Augustine warns that if we think of time as a mind-independent phenomenon, we fall into a paradox of measurement. The objective present is a boundary between the past and the future. If that boundary has duration, we can divide the present’s earlier stage into the past and its later stage into the future. But what was the case cannot be what is now the case. And what will be the case cannot now be the case. Thus, the objective present must be a durationless instant. Since the past no longer exists and the future is yet to exist, things are available only for an instant—according to the objective mode. But wait! To measure the length of a spoken sentence, one must hear the beginning of the sentence and its end. All utterances take longer than an instant. Therefore, it is impossible to measure the length of an utterance—or of anything else!

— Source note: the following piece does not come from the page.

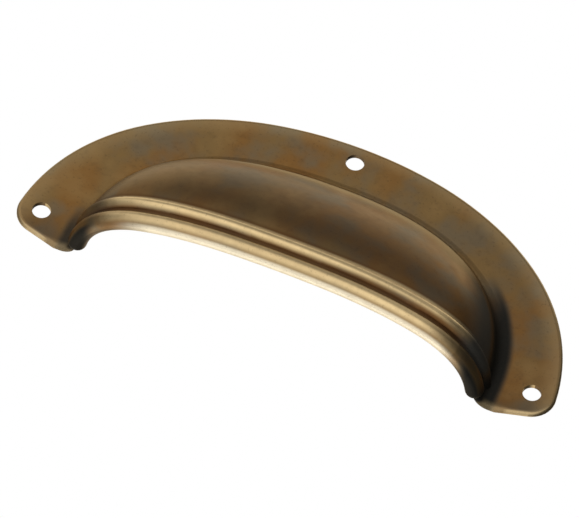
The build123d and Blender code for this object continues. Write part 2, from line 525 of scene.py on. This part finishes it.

Augustine dismisses this result as absurd. He traces our false step to the attempt to model measurement in terms of the objective present. Measurement requires a subjective present—what early-twentieth-century psychologists called “the specious present.” Some measured its duration as six seconds, others measured it as twelve seconds. When a doorbell goes ding-dong you hear the ding and the dong as a single pattern. Similarly, short melodies and sentences can be taken in as a single chunk. When the sounds become too long, you must rely on memory rather than perception. According to the subjective account of time pioneered by Augustine, the past corresponds to what we remember, the present to what we perceive, and the future to what we anticipate. We can measure intervals in the specious present because it does have a duration.
Since observers vary in their span of perception, the meaning of “present” is relative to an observer. Since the human perceptual span is less than a minute, the present is less than a minute. Much is in the past. Much is in the future.
God has an unlimited perceptual span. Everything is in the present for him. He grasps the entire history of the universe in one panoramic glimpse. If we relativize “past” to God, there is no past. Hence, God cannot literally have waited to create the world. If we relativize “future” to God, then there is no future. Hence, God cannot literally have fore-knowledge of Adam and Eve’s wicked decisions. God is omniscient in virtue of what he perceives, not in virtue of what he predicts.
We naturally tend to relativize our temporal vocabulary to a human perspective. This is fine for understanding ordinary affairs. But if we hope to solve theological paradoxes, we must scale up to the mind-boggling terrain of eternity. Augustine agrees this stretch may be too far for a human being to achieve on his own. But if you put your hand out, the Lord might take hold and guide you to a vision of eternity.